> **RECORDED INFORMATION**
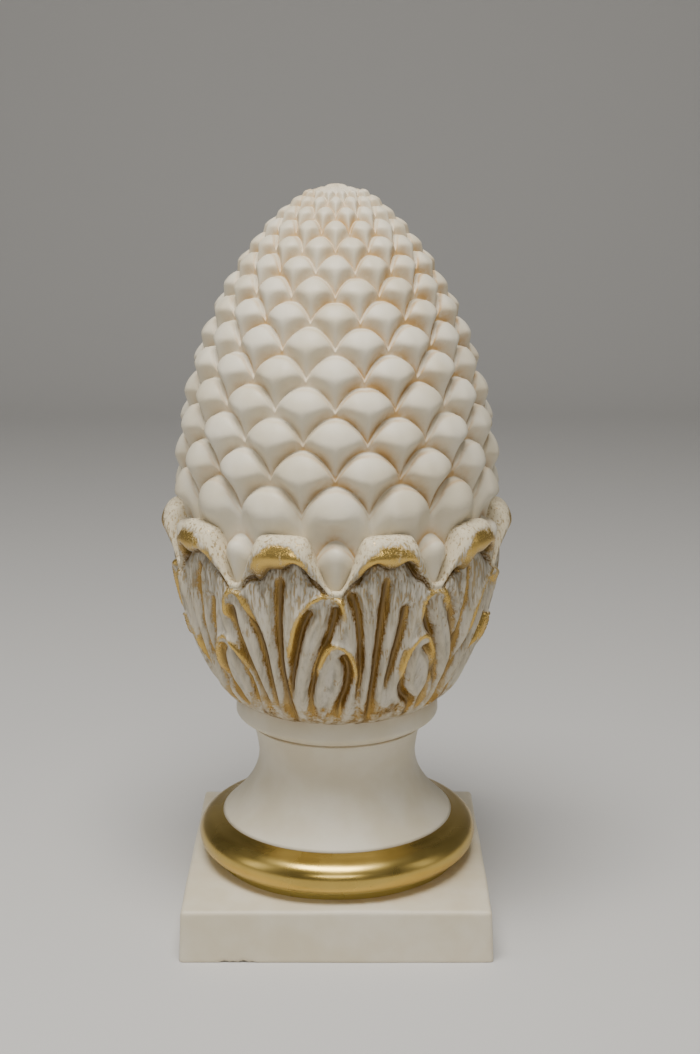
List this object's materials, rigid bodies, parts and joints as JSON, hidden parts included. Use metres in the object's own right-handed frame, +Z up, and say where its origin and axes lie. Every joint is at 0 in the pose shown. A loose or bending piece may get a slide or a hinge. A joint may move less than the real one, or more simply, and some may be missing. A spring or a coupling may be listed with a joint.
{
  "type": "artichoke finial",
  "caption": "Cast artichoke finial: a tall cone of overlapping scales in a cup of curled leaves, on a waisted neck, a gilded ring and a square plinth.",
  "frame": {"origin": "middle of the plinth's underside, on the floor", "axes": "+Z up along the finial's axis, -Y towards the front, +X to the right seen from the front"},
  "size_m": [0.1942, 0.189, 0.4066],
  "materials": {
    "painted_casting": "satin cream paint, ochre wash in the hollows, ring and leaf tips gilded"
  },
  "bodies": {
    "root": {"artichoke_finial": "painted_casting"}
  },
  "joints": []
}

> **SET EXERCISE**
Find the lines with the string "joints" and reproduce them.

> **RESPONSE BELOW**
List this object's materials, rigid bodies, parts and joints as JSON, hidden parts included. Use metres in the object's own right-handed frame, +Z up, and say where its origin and axes lie. Every joint is at 0 in the pose shown. A loose or bending piece may get a slide or a hinge. A joint may move less than the real one, or more simply, and some may be missing. A spring or a coupling may be listed with a joint.
  "joints": []